Yari also accused the NFIU of “stoking mischief and deliberately seeking to cause disaffection, chaos and overheat the polity.”
In a related development, some lawyers have declared support for the attempt to guarantee financial independence for the third tier of government. They nevertheless called for greater transparency in the management of funds by the local government councils.
A professor of law, Mr. Earnest Ojukwu, SAN, said: “I don’t think any law states that local government funds must be passed through the state. But just passing money directly to local governments does not solve the fundamental issue of transparency, openness, and accountability.
“We must also ensure that local governments abide by accountability standards. The decision does not also solve the challenge of governors interfering and sacking elected chairmen and councilors.”
Similarly, Yunuz Uztaz, SAN, said: “Section 7(6) of the Constitution provides that it is the National Assembly that shall make provisions for statutory allocation to the local governments. There is no provision that their money should go through the state governors.”

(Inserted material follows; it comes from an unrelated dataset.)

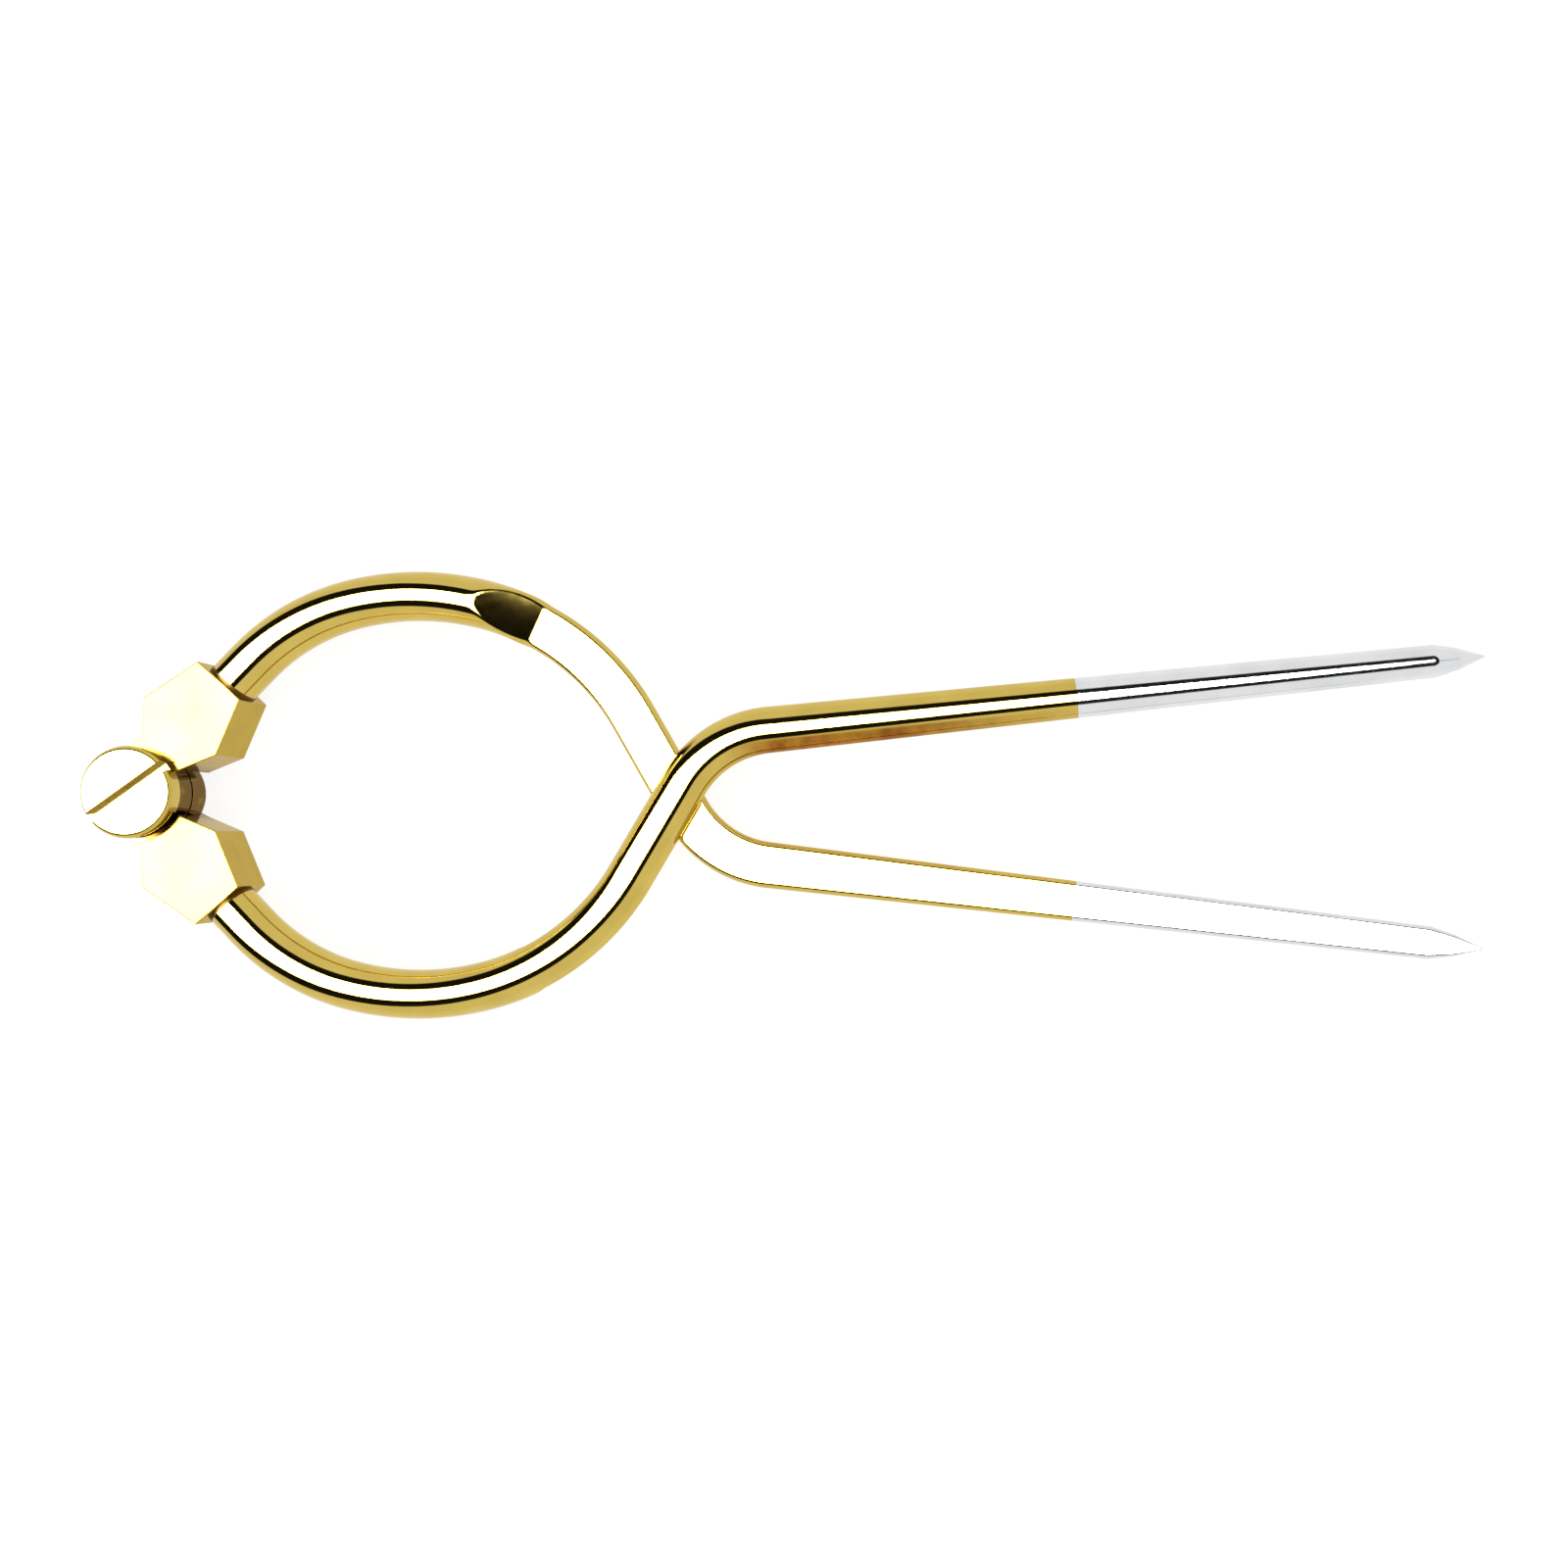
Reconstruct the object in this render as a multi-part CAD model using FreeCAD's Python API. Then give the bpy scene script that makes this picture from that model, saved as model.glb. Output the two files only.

On his part, a constitutional lawyer, Mr. Mohammed Abeny, SAN, said: “The present constitution is based on three tiers of government to wit – federal, state and local governments.
“Allocation of revenue has followed that pattern. The fact that state governors have continued to divert local government financial allocations to their use is an aberration that is contrary to Section 7 of the constitution under which the financial autonomy of local government councils is guaranteed. Whatever the Federal Government can do to restore the financial autonomy of local government councils will be welcomed.”
Also, a former governorship aspirant in Ondo State, Chief Olusola Oke, SAN, said: “The constitution is very clear on the allocation of funds in the federation account. Section 162 of the 1999 constitution stipulates that funds that accrued to the government of the federation shall be allocated in a defined formula among the three tiers of government. Even though it also provides that money due to the local governments shall be paid through the state, the state is a mere passage through which that money goes to the local government.”